書籍「減速する素晴らしき世界」

※サイト管理人が興味をもった部分を紹介します。

はじめに

 あらゆることがスローダウンしています。
 そして、スローダウンはとてもよいことです。

 スローダウンは歴史の終わりでも、救いでもありません。
 楽園になるわけではありませんが、人の生活はよくなります。住まいや教育が改善され、過酷な労働が減るのです。私たちは、安定へと向かっています。

 日本は正解でで最初にスローダウンした国でした。良く言えば、多くの点でスローダウンの先端に立っていると言えるでしょう。

書籍情報

タイトル

Slowdown 減速する素晴らしき世界

著者

ダニー・ドーリング オックスフォード大学ハルフォード・マッキンダー地理学教授。

訳者:遠藤真美
解説者:山口周

出版

東洋経済新報社

スローダウンは見えにくい

 生まれてくる子どもの数が減っています。1970年は9930万人いた人口が1990年には9870万人になったのです。人口減少は加速していて、その速度が続くと、数世紀のうちに人口がゼロになってしまうのではないでしょうか。
 こんな風な物語は、とてももっともらしく聞こえます。

 新興国からの移民が増えたこともあり、2011年までには人口はふたたび増えて9901万人を越えました。2015年にはさらに9923万人にもなっています。

 この結論は、もちろんたわごとです。縦軸の数字をみて下さい、変動はとても小さいのです。

アメリカのスローダウン

 1930年代に、大恐慌と偏見の両方が影響してスローダウンが起きました。しかし、移民を規制せずに、アメリカでの雇用を増やすことに成功したため、それほど人口は減らなかったのです。

 経済格差が大きい国で、低賃金の仕事が大量に創出されると、GDPは数字上で豊かになり、移入が増えていきます。格差が広がって、移民が増えたが、経済不安が大きくなるほど、子どもを産む数は増えるのです。にもかかわらず、人口増加がスローダウンする流れは止められません。

 アメリカでは以前からひどい移民法が制定されています。アメリカ合衆国は2100年になっても事項規模が増えると予想されていますが、近い将来に移民が移住を試みる場所として人気が下がるかもしれません。国連の楽観的な予測に反して、私は今世紀のどこかで人口が減少に転じると見ています。

中国経済の減速

 中国の人口がもうすぐ減少することは間違いありませんが、中国の1人あたりのGDPがどこにむかっているのかは定かではないのです。この先、何回か上に振れた後、減少に転じて今の成長率に戻るかもしれません。

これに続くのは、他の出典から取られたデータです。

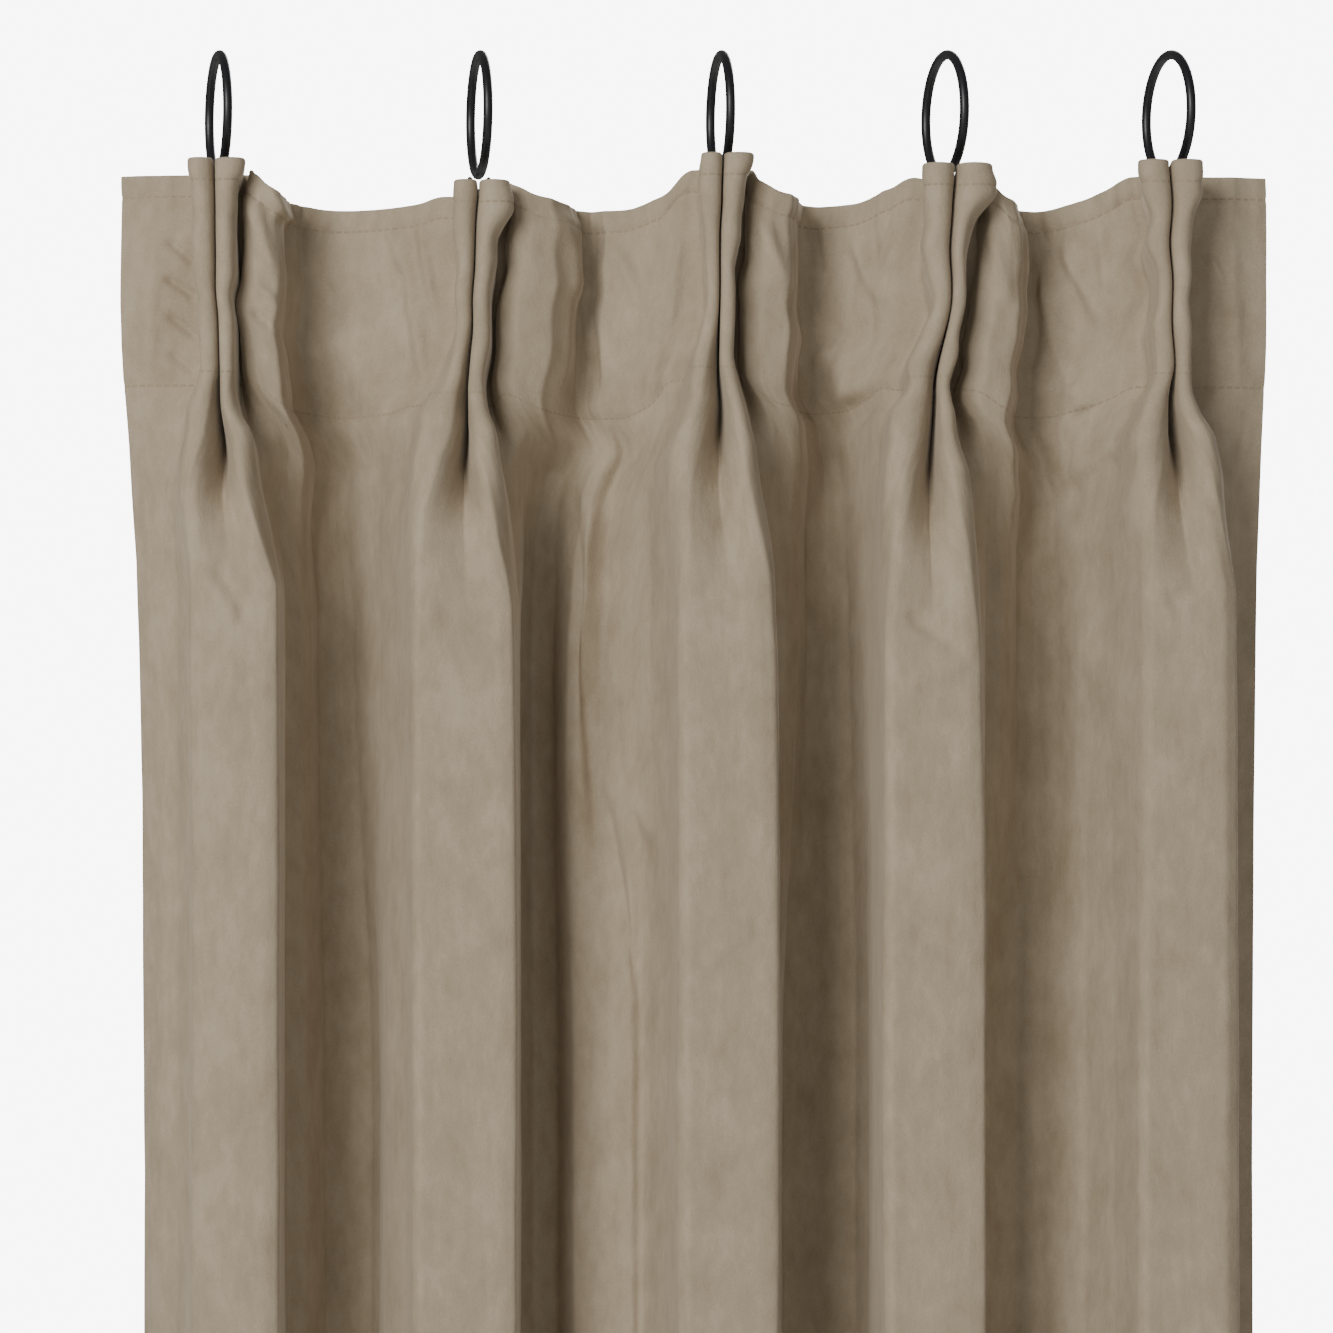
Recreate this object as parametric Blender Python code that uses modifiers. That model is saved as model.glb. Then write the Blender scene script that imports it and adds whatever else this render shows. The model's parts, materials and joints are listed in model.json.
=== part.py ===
"""Single-width lined curtain panel with five double pinch pleats, hooked to loose rings for a pole.

Metres. +X runs along the pole, -Y faces the room and +Z is up. The origin is on the pole's axis,
at the middle of the hung panel. The cloth is one piece of face fabric, one of lining and one of
heading tape. Each is cut here into a stiff stretch at every pleat, which travels with its ring,
and a soft stretch in every space, which gathers up as the panel is drawn.
"""

import math

import bpy
import numpy as np

# Widths along the pole
SPACES = (0.126, 0.1165, 0.1085, 0.108)  # from pleat to pleat, left to right, as the panel is dressed
END_FLAP = 0.030  # flat cloth outside the first and the last pleat

# Heights
DROP = 2.134  # heading edge to hem
HEADING = 0.098  # heading edge to the stitches under the tape
HEADING_BELOW_POLE = (0.0435, 0.0515, 0.0430, 0.0440, 0.0440)  # at the back of each pleat
TIP_LIFT = 0.0045  # the front of a pleat stands this much higher than its back
SPACE_DIP = (0.011, 0.010, 0.011, 0.014)  # how far the heading edge sags in each space

# Cloth, measured along it
FINGER_CLOTH = 0.070  # in one finger of a double pleat
SPACE_FULLNESS = 0.857  # between two pleats, for each metre of the widest space

# Layers, front to back
FACE_THICK = 0.0012
TAPE_THICK = 0.0008
TAPE_GAP = 0.0004
TAPE_TOP_MARGIN = 0.009
LINING_THICK = 0.0005
LINING_GAP = 0.0010
LINING_TOP_MARGIN = 0.006  # below the heading's stitches
LINING_HEM_MARGIN = 0.025  # the lining stops this far above the hem
SEAM_GAP = 0.0003  # between neighbouring stretches of one cloth

# Pinched heading, seen from above
PLEAT_BACK_Y = -0.0110  # the face of the cloth at the root of a pleat
FINGER_HALF_TOP = 0.0066
FINGER_HALF_PINCH = 0.0047
SLIT = 0.0016  # between the two fingers
ROOT_FILLET = 0.0030
FLAP_BOW = 0.12  # radians, how far the flaps at the ends of the panel lean back

# Hanging folds, seen from above
FOLD_FRONT_Y = -0.052
FOLD_FLAT_HALF = 0.0165  # half of the flat front of a fold
FOLD_FRONT_RADIUS = 0.0080
FOLD_BACK_RADIUS = 0.0110

# Depths below the heading edge and how far the folds have opened there, from 0 pinched to 1 hanging
FOLD_OPENING = (
    (0.0, 0.0),
    (0.058, 0.0),
    (HEADING, 0.0),
    (HEADING + 0.012, 0.06),
    (HEADING + 0.027, 0.50),
    (HEADING + 0.052, 0.86),
    (HEADING + 0.110, 1.0),
    (DROP, 1.0),
)
PINCH_DEPTH = 0.058  # the fingers narrow down to here

# Rings and hooks
POLE_RADIUS = 0.015
RING_WIRE = 0.0046
RING_BORE = 0.0531
RING_TURN = (15.0, 11.0, 9.0, 15.0, 15.0)  # degrees, front edge towards +X, as the rings hang
EYE_WIRE = 0.0026
EYE_OUTSIDE = 0.0130
EYE_OVERLAP = 0.0036  # the eye's top would stand this far above the ring's underside
EYE_GAP_HALF = math.radians(47)  # half of the arc that the ring takes out of the eye
HOOK_WIRE = 0.0018
HOOK_CLEARANCE = 0.0006
HOOK_SHANK = 0.040
HOOK_TIP = 0.006
HOOK_PIN = 0.028
HOOK_PIN_APART = 0.0050  # shank to pin
TACK_SIZE = (0.0130, 0.0012, 0.0028)
TACK_ABOVE_STITCHES = 0.004

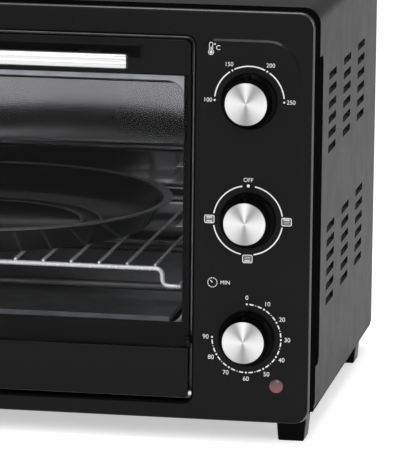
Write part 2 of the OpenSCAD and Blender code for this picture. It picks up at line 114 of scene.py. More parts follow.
def bump(mat, source, strength, distance):
    node = mat.node_tree.nodes.new("ShaderNodeBump")
    node.inputs["Strength"].default_value = strength
    node.inputs["Distance"].default_value = distance
    mat.node_tree.links.new(source, node.inputs["Height"])
    shader = mat.node_tree.nodes["Principled BSDF"]
    mat.node_tree.links.new(node.outputs["Normal"], shader.inputs["Normal"])


# Materials of one colour and an uneven gloss: colour, scale of the unevenness, lowest and
# highest roughness, metallic, specular.
PLAIN = {
    # painted highlight: a lighter, glossier copy of the enamel, kept only on bend faces turned
    # towards the lamps
    "enamel_edge": ((0.01, 0.01, 0.0105), 60, 0.18, 0.26, 0, 1.0),
    # the same painted highlight, softer, on the upward-facing slope round the control field
    "field_edge": ((0.01, 0.01, 0.0105), 60, 0.24, 0.34, 0, 0.3),
    # painted shade: a darker, matt copy of the enamel on the walls that turn back from the face,
    # so they read as black
    "enamel_return": ((0.003, 0.003, 0.003), 80, 0.75, 0.85, 0, 0.0),
    "gloss_plastic": ((0.004, 0.004, 0.004), 80, 0.06, 0.1, 0, 0.09),
    "knob_plastic": ((0.001, 0.001, 0.001), 220, 0.26, 0.36, 0, 0.03),
    "print_black": ((0.002, 0.002, 0.002), 300, 0.55, 0.65, 0, 0.1),
    "chrome": ((0.97, 0.97, 0.97), 300, 0.16, 0.3, 0.5, 0.5),
    "pan_coating": ((0.012, 0.012, 0.0125), 40, 0.14, 0.18, 0, 1.0),
    "dark_steel": ((0.01, 0.01, 0.01), 200, 0.5, 0.6, 0, 0.1),
    "screw_steel": ((0.55, 0.55, 0.56), 900, 0.25, 0.4, 1.0, 0.5),
}


def plain(name):
    color, scale, low, high, metallic, specular = PLAIN[name]
    mat = material(name, color, (low + high) / 2, metallic, specular)
    rough_between(mat, noise(mat, scale), low, high)
    return mat


def gloss_enamel():
    mat = material("gloss_enamel", (0.004, 0.004, 0.0042), 0.3, specular=0.09)
    rough_between(mat, noise(mat, 60), 0.26, 0.34)
    bump(mat, noise(mat, 700, detail=1), 0.03, 0.0002)
    return mat


def cover_paint():
    mat = material("cover_paint", (0.006, 0.006, 0.0064), 0.42, specular=0.05)
    rough_between(mat, noise(mat, 45), 0.41, 0.45)
    bump(mat, noise(mat, 1200, detail=2), 0.04, 0.0002)
    return mat


def black_plastic():
    mat = material("black_plastic", (0.005, 0.005, 0.005), 0.4, specular=0.2)
    rough_between(mat, noise(mat, 150), 0.36, 0.46)
    bump(mat, noise(mat, 1500, detail=2), 0.1, 0.0001)
    return mat


def galvanised():
    mat = material("galvanised", (0.5, 0.51, 0.52), 0.38, metallic=1.0)
    colour_between(mat, noise(mat, 90, detail=6), (0.42, 0.43, 0.44), (0.56, 0.57, 0.58))
    rough_between(mat, noise(mat, 200), 0.32, 0.45)
    return mat


def liner_steel():
    mat = material("liner_steel", (0.32, 0.32, 0.32), 0.09, metallic=0.97)
    colour_between(mat, noise(mat, 8), (0.3, 0.3, 0.3), (0.34, 0.34, 0.34))
    rough_between(mat, noise(mat, 6), 0.08, 0.11)
    return mat


def heater_sheath():
    mat = material("heater_sheath", (0.12, 0.115, 0.11), 0.45, metallic=0.8)
    colour_between(mat, noise(mat, 120, (0.3, 1, 1)), (0.08, 0.078, 0.076), (0.17, 0.165, 0.16))
    return mat


def ceramic():
    mat = material("ceramic", (0.75, 0.71, 0.62), 0.55)
    colour_between(mat, noise(mat, 500), (0.7, 0.66, 0.57), (0.8, 0.77, 0.68))
    return mat


def pan_edge():
    """Paler grey on the rolled rim and the pressed rings: the coating worn there, and a painted
    sheen where they catch the light.
    """
    mat = material("pan_edge", (0.16, 0.16, 0.165), 0.35, metallic=0.5)
    colour_between(mat, noise(mat, 250, detail=4), (0.2, 0.2, 0.205), (0.34, 0.34, 0.345))
    return mat


def handle_metal():
    mat = material("handle_metal", (0.62, 0.62, 0.63), 0.25, metallic=1.0)
    rough_between(mat, noise(mat, 12, (1, 120, 120)), 0.25, 0.29)
    return mat


def spun_metal_painted_sheen():
    """Metal turned on a lathe, with painted highlights: fans of lighter and darker grey about the
    disc's centre stand in for the lamps' light on its turned grooves.
    """
    mat = material("spun_metal_painted_sheen", (0.6, 0.6, 0.6), 0.3, metallic=1.0)
    nodes, links = mat.node_tree.nodes, mat.node_tree.links
    shader = nodes["Principled BSDF"]
    shader.inputs["Anisotropic"].default_value = 0.7
    tangent = nodes.new("ShaderNodeTangent")
    tangent.direction_type = "RADIAL"
    tangent.axis = "Y"
    links.new(tangent.outputs["Tangent"], shader.inputs["Tangent"])
    place = nodes.new("ShaderNodeTexCoord")
    turn = nodes.new("ShaderNodeMapping")
    turn.inputs["Rotation"].default_value = (-math.pi / 2, 0, 0)
    turn.inputs["Scale"].default_value = (1, 1, -1)
    sheen_fan = nodes.new("ShaderNodeTexGradient")
    sheen_fan.gradient_type = "RADIAL"
    ramp = nodes.new("ShaderNodeValToRGB")
    ramp.color_ramp.interpolation = "B_SPLINE"
    # painted highlight: grey levels round the disc, light in the fans that would catch the lamps
    # and dark between them
    sheen_stops = ((0.0, 0.66), (0.08, 0.58), (0.15, 0.26), (0.19, 0.32), (0.225, 0.66), (0.25, 0.74),
             (0.275, 0.66), (0.31, 0.32), (0.355, 0.26), (0.42, 0.54), (0.5, 0.66), (0.58, 0.62),
             (0.67, 0.5), (0.73, 0.26), (0.77, 0.26), (0.83, 0.5), (0.92, 0.62), (1.0, 0.66))
    elements = ramp.color_ramp.elements
    for spot, grey in sheen_stops[1:-1]:
        elements.new(spot)
    for element, (spot, grey) in zip(elements, sheen_stops):
        element.position = spot
        element.color = (grey, grey, grey, 1)
    links.new(place.outputs["Object"], turn.inputs["Vector"])
    links.new(turn.outputs["Vector"], sheen_fan.inputs["Vector"])
    links.new(sheen_fan.outputs["Fac"], ramp.inputs["Fac"])
    links.new(ramp.outputs["Color"], shader.inputs["Base Color"])
    return mat


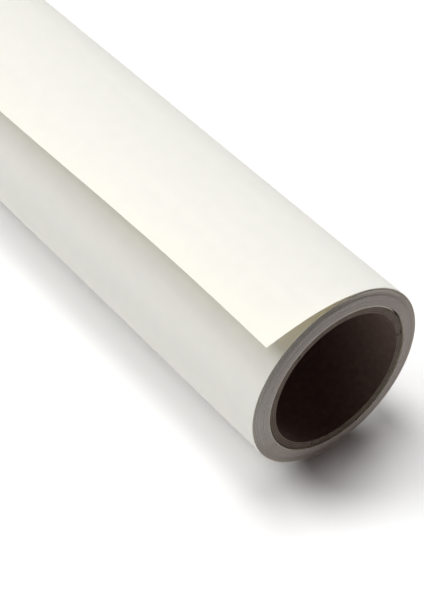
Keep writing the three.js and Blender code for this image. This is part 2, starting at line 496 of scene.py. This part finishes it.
def wound_sheet():
    """The spiral on the core, from its inner end to the first band that peels."""
    steps = int(math.ceil((PEEL_START - INNER_ANGLE) / WOUND_STEP))
    angle = np.linspace(INNER_ANGLE, PEEL_START, steps + 1)
    middle = polar(wound_radius(angle), angle)
    normal = np.stack([-np.sin(angle), np.cos(angle)], axis=-1)
    near = near_edge(angle, angle / INNER_ANGLE)
    x = np.stack([near - SHEET_WIDTH, near], axis=-1)
    outer, inner = sheet_grids(middle[:, None], normal[:, None], x)
    along = np.concatenate([[0], np.cumsum(np.hypot(*np.diff(middle, axis=0).T))])
    piece = ribbon("wound_sheet_spiral", outer, inner, along - along[-1], PAPER)
    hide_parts("wound_sheet")
    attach(piece, "roll")


def stations():
    """Places across the sheet, closer together near the end that is seen close up."""
    return SHEET_NEAR - SHEET_WIDTH * np.linspace(0, 1, ACROSS_STEPS + 1)[::-1] ** ACROSS_CROWDING


def peeling_bands():
    """One band for each joint, named after the joint's child body."""
    marks = band_marks()
    across = stations()
    for i, joint in enumerate(frame["joints"]):
        share = np.linspace(0, 1, BAND_STEPS + 1)[:, None]
        end = marks[i + 1] + (reach(across) if i + 2 == len(marks) else 0 * across)
        t = marks[i] + (end - marks[i]) * share
        middle, normal = sheet_point(t)
        x = np.broadcast_to(across, t.shape)
        outer, inner = sheet_grids(middle, normal, x, sag(t, x) - bow(t))
        along = (t - marks[0]) * LEAVE_RADIUS
        child = frame["record"]["behaviour"]["bodies"][joint["child"]][0]
        piece = ribbon(child + "_sheet", outer, inner, along, PAPER)
        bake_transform(piece)
        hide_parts(child)


# ---- the core's pieces ----

def helical_ply(name, node, inner_radius, outer_radius, phase, looks):
    """One ply: a strip wound in a helix and cut square at both ends of the core."""
    turns = (CORE_NEAR - CORE_FAR + HELIX_PITCH) / HELIX_PITCH
    steps = int(turns * 2 * math.pi / PLY_STEP)
    angle = np.linspace(PLY_TRIM, turns * 2 * math.pi - PLY_TRIM, steps)
    start = CORE_FAR + HELIX_PITCH * (angle / (2 * math.pi) - 1)
    low = np.clip(start, CORE_FAR, CORE_NEAR)
    high = np.clip(start + HELIX_PITCH - SEAM_WIDTH, CORE_FAR, CORE_NEAR)
    keep = high - low > 0.01 * MM
    angle, low, high = angle[keep], low[keep], high[keep]
    x = np.stack([low, high], axis=-1)
    outer, inner = (arc_grid(radius, phase + angle, x) for radius in (outer_radius, inner_radius))
    piece = ribbon(name, outer, inner, angle * inner_radius, looks)
    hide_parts(node)
    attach(piece, "roll")


def core():
    liner = board("liner_board", (0.175, 0.117, 0.098), (0.22, 0.152, 0.128), 0.86)
    body = board("body_board", (0.075, 0.058, 0.046), (0.120, 0.096, 0.076))
    pale = board("pale_board", (0.130, 0.101, 0.078), (0.190, 0.149, 0.116))
    wrap = board("wrap_board", (0.055, 0.040, 0.030), (0.085, 0.064, 0.048))
    nodes = ["core_inner_liner"] + [f"core_body_ply_{i}" for i in range(1, PLIES - 1)] + ["core_outer_wrap"]
    bore = (CORE_HIGH.z - CORE_LOW.z) / 2 - PLY_THICKNESS
    step = (CORE_WALL - PLY_THICKNESS) / (PLIES - 1)
    for i, node in enumerate(nodes):
        look = liner if i == 0 else wrap if i == PLIES - 1 else body
        cut = pale if i % 2 == 0 else body
        inner = bore + i * step
        outer = inner + step - PLY_GLUE if i < PLIES - 1 else inner + PLY_THICKNESS
        helical_ply(node + "_helix", node, inner, outer, i * SEAM_SPREAD, [look, cut])


def start_tape():
    """The tape under the sheet's inner end."""
    low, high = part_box("start_tape")
    corners = np.array([[low.y, high.z], [high.y, low.z]]) - AXIS
    angles = np.arctan2(-corners[:, 0], corners[:, 1])
    radius = np.hypot(*corners.T).mean()
    angle = np.linspace(angles.min(), angles.max(), TAPE_STEPS + 1)
    x = np.broadcast_to([CORE_FAR + TAPE_FAR, CORE_NEAR - TAPE_NEAR], (len(angle), 2))
    outer, inner = (arc_grid(radius + side * TAPE_THICKNESS, angle, x) for side in (0.5, -0.5))
    film = tape_film()
    piece = ribbon("start_tape_film", outer, inner, angle * radius, [film, film])
    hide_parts("start_tape")
    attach(piece, "roll")


# ---- floor, light and camera ----

def floor():
    made, nodes, links, shader = material("floor_sweep")
    shader.inputs["Base Color"].default_value = (0.985, 0.985, 0.985, 1)
    shader.inputs["Roughness"].default_value = 0.9
    shader.inputs["Specular IOR Level"].default_value = 0.1
    low = min(cad_bounds[0].z, AXIS[1] - spiral_radius(-math.pi) - SHEET_THICKNESS / 2)
    corners = [(-1, -1), (1, -1), (1, 1), (-1, 1)]
    vertices = [(x * FLOOR_HALF, y * FLOOR_HALF, low) for x, y in corners]
    plane = new_object("floor", vertices, [(0, 1, 2, 3)], [made])


def direction(turn, lift):
    """The unit vector at an angle from +X towards +Y, and an angle up from the floor."""
    return Vector((math.cos(turn) * math.cos(lift), math.sin(turn) * math.cos(lift), math.sin(lift)))


def soft_light(name, azimuth, elevation, width, strength, colour):
    """A broad, distant light: azimuth from +X towards +Y, width as seen from the roll, all in degrees."""
    data = bpy.data.lights.new(name, "SUN")
    data.energy = strength * math.pi
    data.angle = math.radians(width)
    data.color = colour
    lamp = bpy.data.objects.new(name, data)
    towards = direction(math.radians(azimuth), math.radians(elevation))
    lamp.rotation_mode = "QUATERNION"
    lamp.rotation_quaternion = towards.to_track_quat("Z", "Y")
    bpy.context.scene.collection.objects.link(lamp)


def lights():
    """Three big soft boxes behind and above the roll, a weak one in front, and a white backdrop."""
    soft_light("left_box", 215, 41, 36, 0.67, (1.0, 1.0, 0.995))
    soft_light("right_box", 120, 38, 28, 0.23, (1.0, 1.0, 1.0))
    soft_light("top_box", 160, 74, 31, 0.66, (1.0, 1.0, 1.0))
    soft_light("front_fill", 0, 12, 30, 0.06, (1.0, 0.84, 0.82))
    world = bpy.data.worlds.new("studio")
    bpy.context.scene.world = world
    world.use_nodes = True
    nodes, links = world.node_tree.nodes, world.node_tree.links
    dim = nodes["Background"]
    dim.inputs["Color"].default_value = (1.0, 0.82, 0.81, 1)
    dim.inputs["Strength"].default_value = 0.040
    white = nodes.new("ShaderNodeBackground")
    white.inputs["Color"].default_value = (1, 1, 1, 1)
    seen = nodes.new("ShaderNodeLightPath").outputs["Is Camera Ray"]
    mix = nodes.new("ShaderNodeMixShader")
    links.new(seen, mix.inputs["Fac"])
    links.new(dim.outputs[0], mix.inputs[1])
    links.new(white.outputs[0], mix.inputs[2])
    links.new(mix.outputs[0], nodes["World Output"].inputs["Surface"])
    bpy.context.scene.view_settings.view_transform = "Standard"


def camera():
    """Above and in front of the near end, looking down the roll."""
    data = bpy.data.cameras.new("camera")
    data.lens = CAMERA_LENS
    data.clip_start = 0.01
    eye = bpy.data.objects.new("camera", data)
    scale = (spiral_radius(CAMERA_RADIUS_AT) + SHEET_THICKNESS / 2) / CAMERA_FOR_RADIUS
    eye.location = Vector((SHEET_NEAR, *AXIS)) + CAMERA_OFFSET * scale
    eye.rotation_mode = "QUATERNION"
    eye.rotation_quaternion = direction(CAMERA_YAW, CAMERA_PITCH).to_track_quat("-Z", "Y")
    bpy.context.scene.collection.objects.link(eye)
    bpy.context.scene.camera = eye


wound_sheet()
peeling_bands()
core()
start_tape()
floor()
lights()
camera()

 確実に言えるのは、中国のGDP創出にもうすぐ関わるであろう若い世代の人口が少ないということです。この流れはずっと前に始まっています。

 GDPは幸福度ではありません。飲料水がどれだけ綺麗か、生活の質や安心感といったものは測れないのです。

スローダウンの先頭に立つ日本

 経済成長と東京の人口を時系列でプロットしてみると、最近になって増加減少の幅が収束していることがわかります。

 スローダウンが続けば、大きな経済格差は維持できなくなります。物事が変化しなくなれば、利益を生み出すことははるかに難しくなるのです。

 収縮するだけではいられなくなり、人々は賢くなって「新しさ」ではだませなくなります。

 モノを長く使い、ゴミが減っていくでしょう。今の社会問題、環境問題も解決されていくと思います。もちろん、新しい問題は現れますが、今の時点では想像すらできません。

 変わらないこともあります。加速した世界でも、スローダウンでも家族との時間は大切にしてきました。未来も私たちはそうしていくでしょう。

感想

サイト管理人

サイト管理人

 変化が起こっていかなくなる世界の楽観的ビジョンということでしょうか?

 そういう見方があるとのかと、安定していっている証拠とみることもできると知りました。

 500ページくらいあり、いつ読み終わるんだろうと思いましたが、難解な書籍ではないため読み終えることができました。

 各国についてのデータをグラフ化し、減速している証拠を説明しながら、未来を読み解くといった新しい読み物です。違う見方をした知見に触れたい方にオススメできると思います。